* **Supplied material**:
_ _ _ _

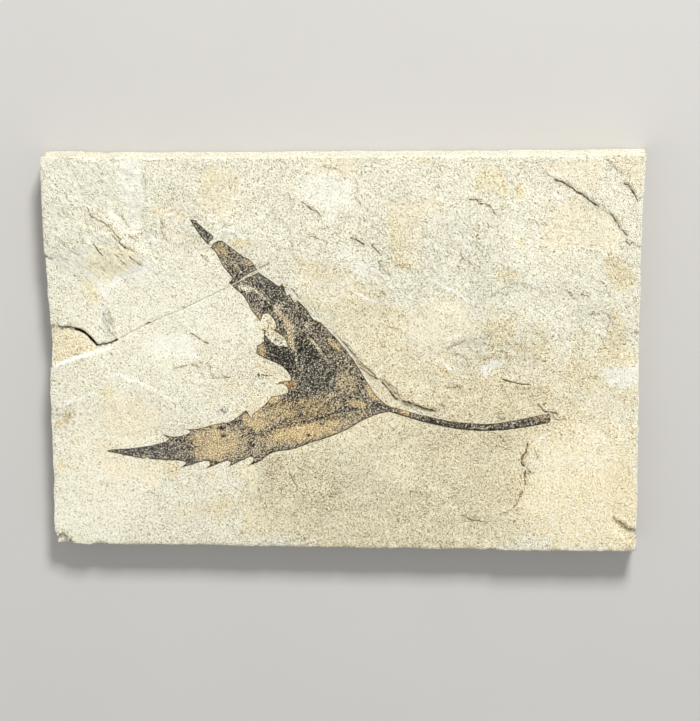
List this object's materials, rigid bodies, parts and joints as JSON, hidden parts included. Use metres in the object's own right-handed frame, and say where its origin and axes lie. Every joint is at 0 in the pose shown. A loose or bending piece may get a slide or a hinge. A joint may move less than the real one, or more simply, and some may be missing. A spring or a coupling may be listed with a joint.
{
  "type": "fossil leaf plate",
  "caption": "Flat slab of pale laminated limestone with a two-lobed toothed leaf and its long stalk pressed on the split upper face.",
  "frame": {"origin": "middle of the plate's back, on the surface that it rests on", "axes": "+X along the plate from the leaf's lobes towards the end of its stalk, +Y across it towards the sawn edge, +Z out of the leaf's face"},
  "size_m": [0.2304, 0.158, 0.0137],
  "materials": {
    "limestone": "matte split limestone, cream with tan and ochre stains",
    "leaf_film": "dark brown and charcoal carbon film, speckled with bare stone"
  },
  "bodies": {
    "root": {"slab": "limestone", "leaf_blade": "leaf_film", "leaf_lobe_end": "leaf_film", "leaf_lobe_tip": "leaf_film"}
  },
  "joints": []
}
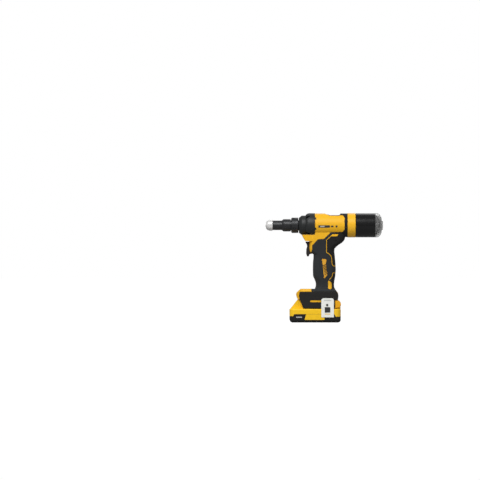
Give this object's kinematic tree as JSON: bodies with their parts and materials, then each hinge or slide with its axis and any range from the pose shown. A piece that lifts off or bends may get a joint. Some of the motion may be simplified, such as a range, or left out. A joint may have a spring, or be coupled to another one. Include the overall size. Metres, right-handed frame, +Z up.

_ _ _ _

* **Exercise**:
Look through the data above. Find each line with the string "slide" and copy it.

* **Exercise response**:
List this object's materials, rigid bodies, parts and joints as JSON, hidden parts included. Use metres in the object's own right-handed frame, and say where its origin and axes lie. Every joint is at 0 in the pose shown. A loose or bending piece may get a slide or a hinge. A joint may move less than the real one, or more simply, and some may be missing. A spring or a coupling may be listed with a joint.
Give this object's kinematic tree as JSON: bodies with their parts and materials, then each hinge or slide with its axis and any range from the pose shown. A piece that lifts off or bends may get a joint. Some of the motion may be simplified, such as a range, or left out. A joint may have a spring, or be coupled to another one. Include the overall size. Metres, right-handed frame, +Z up.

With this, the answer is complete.